In recent years, Facebook has tried to be more accessible to people who are blind and visually impaired by using alt text for their photos so a screen reader will be able to describe photos they come across their visual feed. Later on they introduced automatic alternative text (AAT) that generates photo descriptions on demand since not everyone uses alt text. Now they have made a lot of improvements with AAT by using Artificial Intelligence and making it 10x more reliable and “detectable”.
This newest iteration of AAT has been able to use the multiple technological advances of the past few years since its launch. They have been able to extensively expand the number of concepts to over 1,200 from the 100 at launch. The descriptions are also now more detailed as it is now able to identify activities, landmarks, types of animals, etc. So a description can sound like “Maybe a selfie of two people outdoors, at the Eiffel Tower.

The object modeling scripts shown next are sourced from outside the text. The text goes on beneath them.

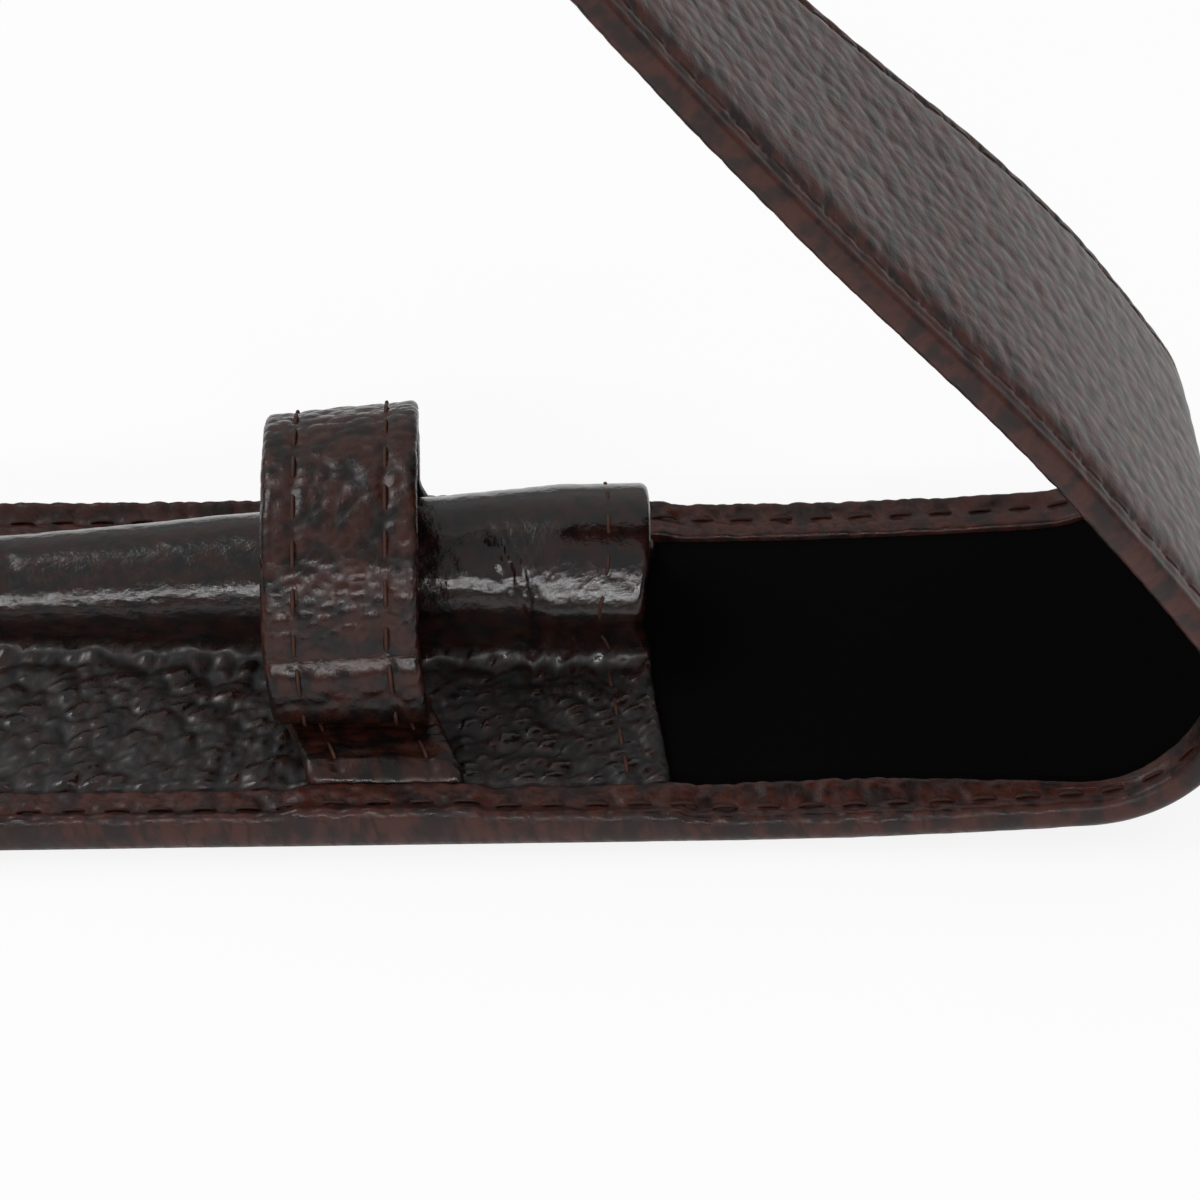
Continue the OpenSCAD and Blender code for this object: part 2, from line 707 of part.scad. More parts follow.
back_leather();
back_core();
back_lining();
back_thread();
pocket_leather();
pocket_lining();
mouth_thread();
loop_leather();
loop_lining();
loop_thread();
fold_1_leather();
fold_1_core();
fold_1_lining();
fold_1_thread();
fold_2_leather();
fold_2_core();
fold_2_lining();
fold_2_thread();
flap_leather();
flap_core();
flap_lining();
flap_thread();
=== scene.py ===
# %% [markdown]
# A slim single sleeve in turned-edge leather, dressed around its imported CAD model. A leather worker
# cuts each piece flat, turns its edges over, sews it and only then bends it to its form. The lesson
# works the same way. Each piece is modelled flat with Blender's own mesh tools, in millimetres, and
# is then laid along the curve that the CAD model gives it, in metres.
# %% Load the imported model
import itertools
import math

import bpy
import numpy as np
from mathutils import Matrix, Vector


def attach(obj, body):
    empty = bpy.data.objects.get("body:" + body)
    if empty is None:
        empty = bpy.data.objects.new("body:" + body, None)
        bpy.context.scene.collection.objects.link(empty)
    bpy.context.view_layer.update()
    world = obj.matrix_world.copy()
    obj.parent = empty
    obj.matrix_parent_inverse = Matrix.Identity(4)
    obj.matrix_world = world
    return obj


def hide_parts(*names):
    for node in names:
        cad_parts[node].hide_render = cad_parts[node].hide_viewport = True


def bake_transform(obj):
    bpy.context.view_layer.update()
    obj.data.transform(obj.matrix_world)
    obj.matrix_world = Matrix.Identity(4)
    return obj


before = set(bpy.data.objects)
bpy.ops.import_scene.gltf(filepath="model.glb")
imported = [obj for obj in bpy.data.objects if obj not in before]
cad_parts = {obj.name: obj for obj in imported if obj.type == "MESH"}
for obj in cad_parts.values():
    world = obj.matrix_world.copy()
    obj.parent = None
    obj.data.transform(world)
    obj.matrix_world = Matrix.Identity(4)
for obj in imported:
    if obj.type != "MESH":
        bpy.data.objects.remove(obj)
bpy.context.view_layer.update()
MM = 0.001

# %% [markdown]
# The camera stands where the photograph was taken from, on the open side of the loop and 37 degrees
# up. Its place and lens were worked out from the sleeve's own edges in the photograph. The optical
# axis meets the picture above its middle, and the lens shift says by how much.
# %% Camera
PICTURE = 1200
FOCAL_PX = 4088.69
AXIS_PX = 403
STAND = Vector((-16.8, -266.12, 234.43)) * MM
LOOK = Vector((0.0329, 0.7933, -0.608)).normalized()
ACROSS = Vector((0.9994, -0.0322, 0.012))
ACROSS = (ACROSS - ACROSS.dot(LOOK) * LOOK).normalized()

camera_data = bpy.data.cameras.new("camera")
camera_data.sensor_width = 36
camera_data.lens = FOCAL_PX / PICTURE * camera_data.sensor_width
camera_data.shift_y = (AXIS_PX - PICTURE / 2) / PICTURE
camera_data.clip_start = 0.01
camera = bpy.data.objects.new("camera", camera_data)
UPWARD = ACROSS.cross(LOOK)
camera.matrix_world = (
    Matrix.Translation(STAND)
    @ Matrix((ACROSS, UPWARD, -LOOK)).transposed().to_4x4()
)
bpy.context.scene.collection.objects.link(camera)
bpy.context.scene.camera = camera
bpy.context.scene.view_settings.view_transform = "Standard"
print("lens", round(camera_data.lens, 2), "shift", round(camera_data.shift_y, 4))

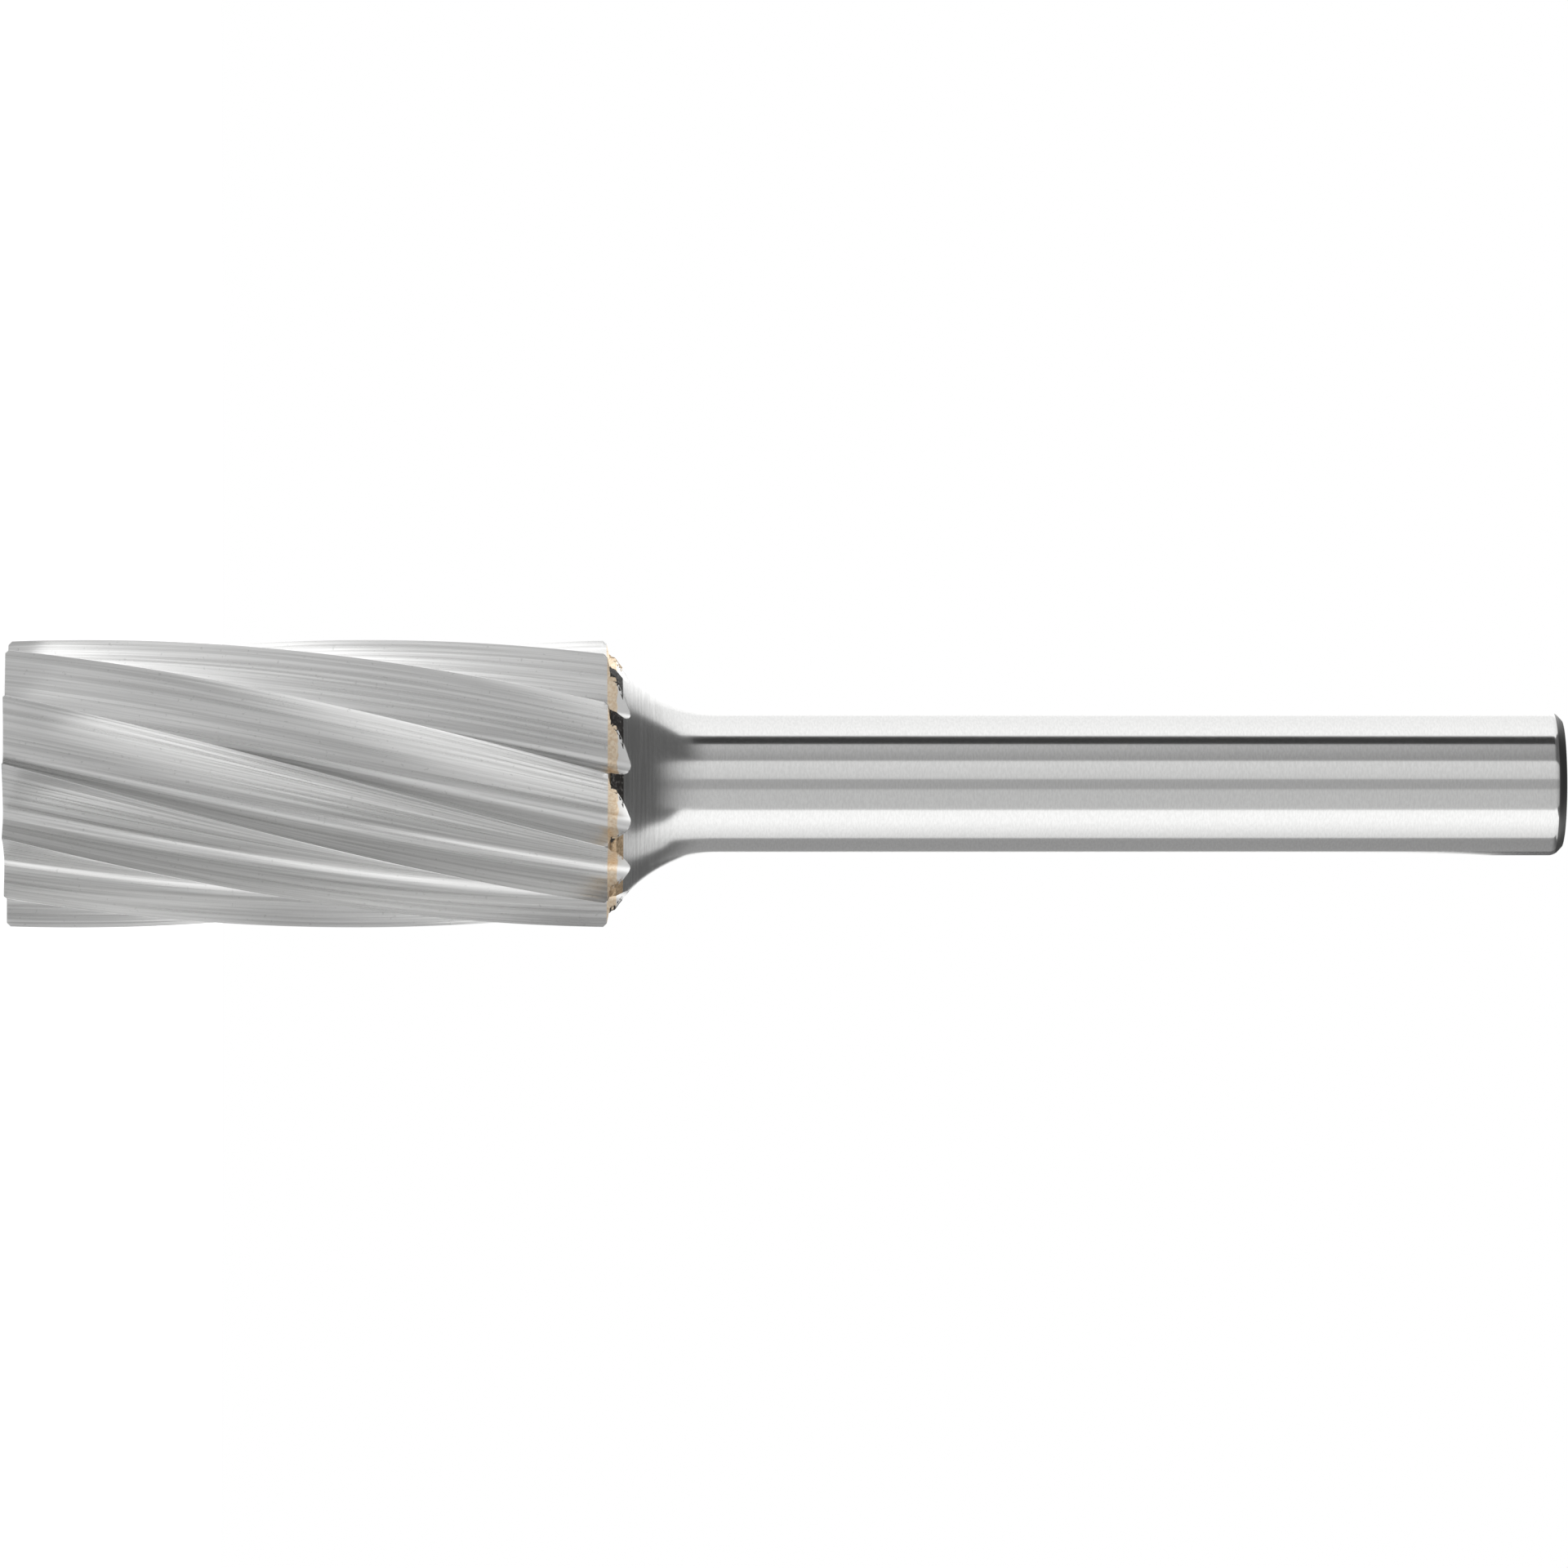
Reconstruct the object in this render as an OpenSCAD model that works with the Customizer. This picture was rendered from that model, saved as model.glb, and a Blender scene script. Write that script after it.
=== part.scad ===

They are also able to include positional location and relative size of elements in a photo, which is apparently an industry first. So a description can now also sound like “An image of five people with two at the center and three others scattered on the fringe”. It will be able to detect and highlight which element is the primary object in the scene it’s describing based on the size and positioning.
To be able to achieve this, they used an AI model trained on weakly supervised data by using billions of public Instagram images and hashtags. They repurposed machine learning models as the starting point to train new tasks which is called transfer learning. They also consulted with users who use screen readers to determine how much information they want to hear and also when they hear it.
Facebook also used highly functional but simple phrasing for the descriptions so all ATTs are available in 45 different languages globally, making it really more inclusive and have a wider reach. Blind and visually impaired individuals can now experience this much-improved Automatic Alternative Text for photos when they browse using screen readers.